What I want to focus on is the progress in the last two weeks of beginning to publicly talk about experiencing dissociation. The thought that I think all day long and that keeps me up all night is, “is there something wrong with my mind?” It’s a deep, secret thought that I’ve never really articulated as such until recently. When I decided there is nothing wrong with my mind and that its texture/contents are the natural outcome of living a life like mine in the situation I lived it, then I started to BELIEVE myself. Believe that there ISN’T anything wrong with my mind. That doesn’t CHANGE my thoughts or lived experience but it definitely got me to approach this from a different angle. If there’s nothing wrong with me AND I’m in mental pain, then it is appropriate to speak honestly about that pain. Because I am NOT crazy. I just have mental and somatic trauma. And how could I not, honestly?

So in going to meditation events and the like at Creators Space lately, it’s been interesting to see how I am changing. First of all, I NEVER would have gone to these things in the past. New Age stuff and meditation have been objects of my rage for a long time since they were prescribed to me by so many but when I dabbled, they only increased my experience of inner hell. But now I’m in a much more curious place, realizing that my aversions and anger come from my traumatized state that isn’t being addressed for what IT is. So I went to a psychedelic integration circle the other day and though I feel internal pressure to go along with the opinions, perspectives, and experiences of the others in the room, I let my skepticism, cynicism, and frustration be expressed as someone who has experienced life as I have experienced it. I think I learned very early on that no one likes the squeaky wheel. And so I haven’t squeaked in a long time. No wonder I’m in pain. I’m just retrofitting my personality so I don’t get rejected in the social circles I’m in.

Then yesterday I went to a sound healing reiki thingy which was a really interesting experience that I could get into in another post but suffice it to say that at the end when I had a chance to share, I was honest. Everyone else was talking about all their great visuals or energy movements or whatever, so I felt pressure to share that I was also directly impacted in a coherent way by the experience. But I wasn’t. My experience was really complicated. Why? Because I’m working on learning how to not dissociate. Or said better, I’m learning how to BE HERE. But it’s a practice. And so the entire sound healing, I was in and out of being here and not here. Judging the experience vs. experiencing. Judging myself for dissociating and then extending compassionate to my traumatized brain for a) dissociation and b) the judgment of itself.

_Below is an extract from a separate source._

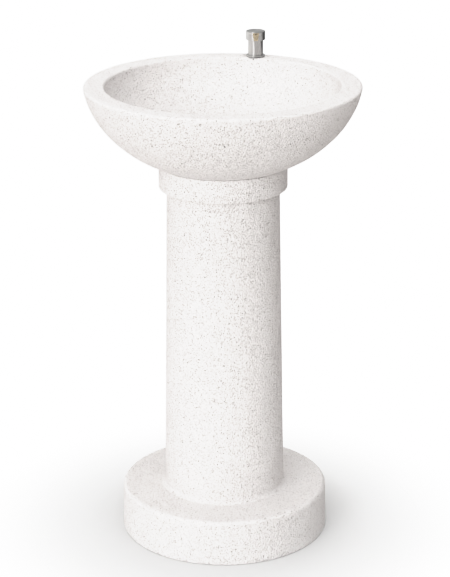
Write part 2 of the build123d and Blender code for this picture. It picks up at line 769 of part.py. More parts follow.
def gland_nut():
    z0 = TAP_TOP_Z - GLAND_H
    body = ring(SEAT_RING_R, SPINDLE_R + SPINDLE_FIT, z0, TAP_TOP_Z, 0, TAP_Y)
    groove_r = SPINDLE_R + SPINDLE_FIT + 2 * ORING_R
    body -= rod(groove_r, ORING_Z - ORING_R, ORING_Z + ORING_R, 0, TAP_Y)
    for side in (-1, 1):
        body -= Pos(side * 9.0, TAP_Y, TAP_TOP_Z) * Box(3.0, 4.0, 4.0)
    return body


def spindle_seal():
    radius = SPINDLE_R + SPINDLE_FIT + ORING_R
    return Pos(0, TAP_Y, ORING_Z) * Torus(radius, ORING_R)


def spindle():
    body = rod(SPINDLE_R, SPINDLE_Z0, SPINDLE_TOP_Z, 0, TAP_Y)
    shoulder_top = TAP_TOP_Z - GLAND_H - PLUNGER_GAP
    body += rod(SHOULDER_R, shoulder_top - SHOULDER_T, shoulder_top, 0, TAP_Y)
    body -= rod(SPINDLE_BORE_R, SPINDLE_CROSS_Z - SPINDLE_BORE_R, SPINDLE_TOP_Z, 0, TAP_Y)
    cross = Rot(0, 90, 0) * Cylinder(SPINDLE_BORE_R, 4 * SPINDLE_R)
    body -= Pos(0, TAP_Y, SPINDLE_CROSS_Z) * cross
    return body - feed_hole(0.0, SPINDLE_R + 1)


def plunger_washer():
    top = SEAT_LEDGE_Z - PLUNGER_GAP
    return ring(PLUNGER_R, SPINDLE_R, top - PLUNGER_T, top, 0, TAP_Y)


def plunger_nut():
    top = SEAT_LEDGE_Z - PLUNGER_GAP - PLUNGER_T
    nut = hexagon(PLUNGER_NUT_R, top - PLUNGER_NUT_T, top, 0, TAP_Y)
    return nut - rod(SPINDLE_R, top - PLUNGER_NUT_T, top, 0, TAP_Y)


def return_spring():
    z0 = SEAT_LEDGE_Z + SEAT_RING_T + SPRING_WIRE_R
    z1 = TAP_TOP_Z - GLAND_H - PLUNGER_GAP - SHOULDER_T - SPRING_WIRE_R
    height = z1 - z0
    path = Helix(height / SPRING_TURNS, height, SPRING_R)
    start = Plane(path @ 0, z_dir=path % 0)
    coil = sweep(start * Circle(SPRING_WIRE_R), path, is_frenet=True)
    return Pos(0, TAP_Y, z0) * coil


def toward_user(shape):
    """Places a shape made pointing along +X on the cap, turned to the jet's direction."""
    return Pos(0, TAP_Y, 0) * (Rot(0, 0, NOZZLE_TURN - 90.0) * shape)


def feed_hole(start, end):
    """Level water way inside the cap's roof."""
    hole = Rot(0, 90, 0) * rod(FEED_R, start, end)
    return toward_user(Pos(0, 0, FEED_Z) * hole)


def nozzle_blank():
    """Tapered brass block and its rear tube before boring."""
    outline = Polyline(
        (-NOZZLE_HALF_BOTTOM, NOZZLE_Z0),
        (NOZZLE_HALF_BOTTOM, NOZZLE_Z0),
        (NOZZLE_HALF_TOP, NOZZLE_Z1),
        (-NOZZLE_HALF_TOP, NOZZLE_Z1),
        close=True,
    )
    block = Pos(NOZZLE_BACK, 0, 0) * extrude(Plane.YZ * make_face(outline), CAP_R)
    block = block & ring(CAP_R + 1, NOZZLE_BACK, NOZZLE_Z0, NOZZLE_Z1)
    tube = Pos(0, 0, FEED_Z) * (Rot(0, 90, 0) * rod(SPIGOT_TUBE_R, SPIGOT_BACK, NOZZLE_BACK + 0.5))
    return toward_user(block + tube)


def jet_nozzle():
    body = nozzle_blank() & rod(NOZZLE_FACE_R, NOZZLE_Z0, NOZZLE_Z1, 0, TAP_Y)
    body -= feed_hole(SPIGOT_BACK - 1, NOZZLE_BACK)
    jet = Rot(0, 90 - JET_RISE, 0) * rod(FEED_R, 0, CAP_R)
    return body - toward_user(Pos(NOZZLE_BACK - 0.5, 0, FEED_Z - 0.5) * jet)


def push_cap():
    body = rod(CAP_R, CAP_Z0, CAP_Z1, 0, TAP_Y)
    body = fillet(body.edges(), CAP_EDGE_R)
    body -= rod(CAP_BORE_R, CAP_Z0, CAP_ROOF_Z, 0, TAP_Y)
    body -= rod(SPINDLE_R, CAP_ROOF_Z, SPINDLE_TOP_Z, 0, TAP_Y)
    body -= feed_hole(SPINDLE_R - 0.5, SPIGOT_BACK + 0.5)
    return body - nozzle_blank()


NODES = {
    "base_plinth": base_plinth,
    "column": column,
    "collar": collar,
    "bowl": bowl,
    "foot_mortar": foot_mortar,
    "bowl_mortar": bowl_mortar,
    "foot_dowels": foot_dowels,
    "bowl_dowels": bowl_dowels,
    "anchor_sockets": anchor_sockets,
    "access_cover": access_cover,
    "cover_gasket": cover_gasket,
    "cover_screws": cover_screws,
    "cover_inserts": cover_inserts,
    "drain_flange": drain_flange,
    "drain_grid": drain_grid,
    "drain_screw": drain_screw,
    "drain_top_seal": drain_top_seal,
    "drain_bottom_seal": drain_bottom_seal,
    "drain_washer": drain_washer,
    "drain_locknut": drain_locknut,
    "tailpipe_washer": tailpipe_washer,
    "tailpipe": tailpipe,
    "tailpipe_nut": tailpipe_nut,
    "trap_body": trap_body,
    "trap_inlet_seal": trap_inlet_seal,
    "trap_inlet_nut": trap_inlet_nut,
    "trap_cup": trap_cup,
    "trap_cup_seal": trap_cup_seal,
    "trap_outlet_nut": trap_outlet_nut,
    "waste_pipe": waste_pipe,
    "riser_pipe": riser_pipe,
    "riser_nut": riser_nut,
    "valve_body": valve_body,
    "valve_end": valve_end,
    "valve_seats": valve_seats,
    "valve_packing_nut": valve_packing_nut,
    "valve_ball": valve_ball,
    "valve_stem": valve_stem,
    "valve_handle": valve_handle,
    "valve_handle_nut": valve_handle_nut,
    "supply_tube": supply_tube,
    "supply_nuts": supply_nuts,
    "cast_in_tube": cast_in_tube,
    "tap_socket": tap_socket,
    "tap_gasket": tap_gasket,
    "tap_flange": tap_flange,
    "tap_body": tap_body,
    "tap_seat": tap_seat,
    "gland_nut": gland_nut,
    "spindle_seal": spindle_seal,
    "spindle": spindle,
    "plunger_washer": plunger_washer,
    "plunger_nut": plunger_nut,
    "return_spring": return_spring,
    "push_cap": push_cap,
    "jet_nozzle": jet_nozzle,
}

os.makedirs("parts", exist_ok=True)
for name, make in NODES.items():
    shape = make()
    if isinstance(shape, list):
        shape = Compound(children=[solid for item in shape for solid in item.solids()])
    shape.label = name
    export_step(shape, f"parts/{name}.step")
    print(name, len(shape.solids()), round(shape.volume))
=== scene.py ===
"""Drinking fountain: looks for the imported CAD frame. Lengths are in metres."""

import json
import math

import bmesh
import bpy
from mathutils import Matrix, Vector, noise


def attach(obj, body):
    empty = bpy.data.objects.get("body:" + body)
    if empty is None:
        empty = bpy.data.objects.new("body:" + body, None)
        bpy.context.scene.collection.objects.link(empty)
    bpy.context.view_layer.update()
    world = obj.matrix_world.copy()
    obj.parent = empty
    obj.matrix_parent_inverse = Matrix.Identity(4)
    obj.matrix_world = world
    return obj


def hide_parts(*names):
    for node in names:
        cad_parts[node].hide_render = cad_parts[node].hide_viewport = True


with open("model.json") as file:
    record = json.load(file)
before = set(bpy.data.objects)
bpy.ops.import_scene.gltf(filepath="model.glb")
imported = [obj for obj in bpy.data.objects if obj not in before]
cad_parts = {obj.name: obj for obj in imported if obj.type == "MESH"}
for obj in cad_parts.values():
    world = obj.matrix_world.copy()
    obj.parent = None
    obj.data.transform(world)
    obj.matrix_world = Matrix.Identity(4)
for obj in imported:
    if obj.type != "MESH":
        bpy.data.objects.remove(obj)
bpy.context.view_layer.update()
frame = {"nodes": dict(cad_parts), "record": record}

nodes = frame["nodes"]

MM = 0.001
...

I was also really “energetically” triggered in that I haven’t done that kind of communal “energetic work” since I was a Christian praying and praising with others in a room, crying, confessing, writing down our sins on paper. I felt a recurring familiar feeling in my body. A kind of thumping/pushing in my stomach… like a little seizure, followed by an intense call from my body to cry from the depths of my stomach. But I noticed how I repressed it. HARD. It was decided that it was NOT safe to let that out in this group. And so I didn’t. So when it came time to share our experience, that’s what I shared. I shared that sometimes I was here and sometimes I dissociated. That I desperately wanted to weep but I was terrified of all of you and terrified that I would direct all attention to myself, being dramatic, and traumatized. That’s what I shared. My true experience. And the folks in the room didn’t seem to judge me. In fact, based on the “hmms”, it seemed many of them related.

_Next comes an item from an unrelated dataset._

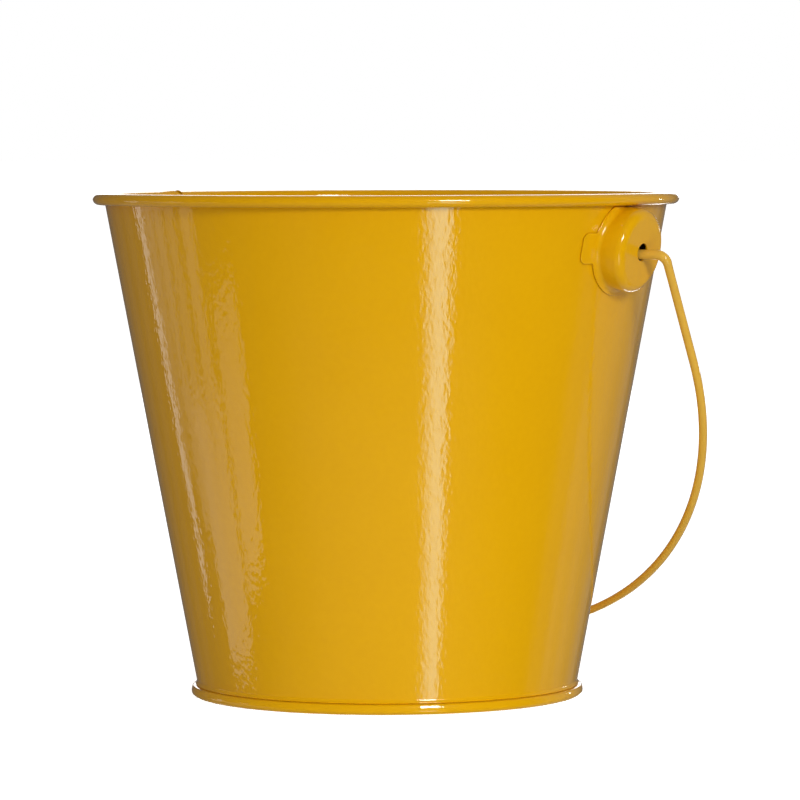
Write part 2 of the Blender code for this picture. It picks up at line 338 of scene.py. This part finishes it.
def curl_notch():
    """A wedge upright on one side and sloping on the other, which opens the curl where the lap ends."""
    top = RIM_TOP + NOTCH_OVERSHOOT
    bottom = RIM_TOP - NOTCH_DEPTH
    run = NOTCH_RUN * (top - bottom) / NOTCH_DEPTH
    points = []
    for across in (WALL_TOP_RADIUS - NOTCH_MARGIN, RIM_RADIUS + NOTCH_MARGIN):
        points += [(across, 0.0, bottom), (across, run, top), (across, -NOTCH_BACK, top)]
    faces = [(2, 1, 0), (3, 4, 5), (0, 1, 4, 3), (1, 2, 5, 4), (2, 0, 3, 5)]
    mesh = bpy.data.meshes.new("curl_notch")
    mesh.from_pydata(points, [], faces)
    wedge = bmesh.new()
    wedge.from_mesh(mesh)
    bmesh.ops.recalc_face_normals(wedge, faces=wedge.faces)
    wedge.to_mesh(mesh)
    wedge.free()
    cutter = bpy.data.objects.new("curl_notch", mesh)
    bpy.context.scene.collection.objects.link(cutter)
    cutter.rotation_euler = (0.0, 0.0, NOTCH_AZIMUTH)
    return cutter


def cut(piece, cutter):
    """Cuts the piece and removes the cutter."""
    modifier = piece.modifiers.new("Cut", "BOOLEAN")
    modifier.object = cutter
    modifier.operation = "DIFFERENCE"
    modifier.solver = "MANIFOLD"
    graph = bpy.context.evaluated_depsgraph_get()
    mesh = bpy.data.meshes.new_from_object(piece.evaluated_get(graph), depsgraph=graph)
    piece.modifiers.remove(modifier)
    piece.data = mesh
    shade(mesh)
    bpy.data.objects.remove(cutter)


def make_wall(material):
    inner, outer = wall_paths()
    section = sheet_section(outer, inner, open_end=False)
    wall = turned("bucket_wall", section, material, wall_shape(range(len(outer))))
    cut(wall, curl_notch())
    return wall


def make_base(material):
    """The bead with its edge tucked in under the wall's flare, the recess and the floor, all one sheet."""
    recess = inner_radius(LIP_HEIGHT) - GAP - SHEET
    shoulder, side_end = BEAD_SIDE_TURNS
    foot = bend((FOOT_RADIUS - FOOT_EDGE_ROUND, FOOT_EDGE_ROUND), FOOT_EDGE_ROUND, side_end, -90.0, 15)
    inward = bend((0.0, 0.0), 1.0, side_end, shoulder, 2)
    middle = foot[0] - BEAD_SIDE_RADIUS * inward[0]
    side = bend(middle, BEAD_SIDE_RADIUS, shoulder, side_end, 9)[:-1]
    hook = bend(side[0] - HOOK_ROUND * inward[1], HOOK_ROUND, HOOK_START, shoulder, 9)[:-1]
    hook_end = (wall_radius(hook[0][1]), hook[0][1] + HOOK_TUCK)
    heel = bend((recess + RECESS_ROUND, RECESS_ROUND), RECESS_ROUND, 270.0, 180.0, 9)
    corner = bend((recess - FLOOR_ROUND, FLOOR_UNDERSIDE - FLOOR_ROUND), FLOOR_ROUND, 0.0, 90.0, 9)
    outer = np.vstack((
        [hook_end],
        hook,
        side,
        foot,
        heel,
        straight(heel[-1], corner[0], 2, 0.1 * MM),
        corner,
        straight(corner[-1], (0.0, FLOOR_UNDERSIDE), 16, 1.0 * MM),
        [(0.0, FLOOR_UNDERSIDE)],
    ))
    inner = outer - outward(outer) * SHEET
    inner[-1, 0] = 0.0
    return turned("bucket_base", sheet_section(outer, inner, open_end=True), material)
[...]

And that only serves to empower me more to keep speaking my truth. It tempts me to believe that I’m doing some really important work of escaping trauma/dissociation and that it’s better for ME and everyone ELSE that I speak openly and honestly about it because I’m not sure that there are narratives out there in the public about how to do this work. Maybe there are. I dunno. But I’m going to keep trying to dig deep into myself and encourage myself to be a bit more honest every day about what I’m feeling and what I’m experiencing. I think in that work, my mind will not need to use the dissociation feature nearly as much.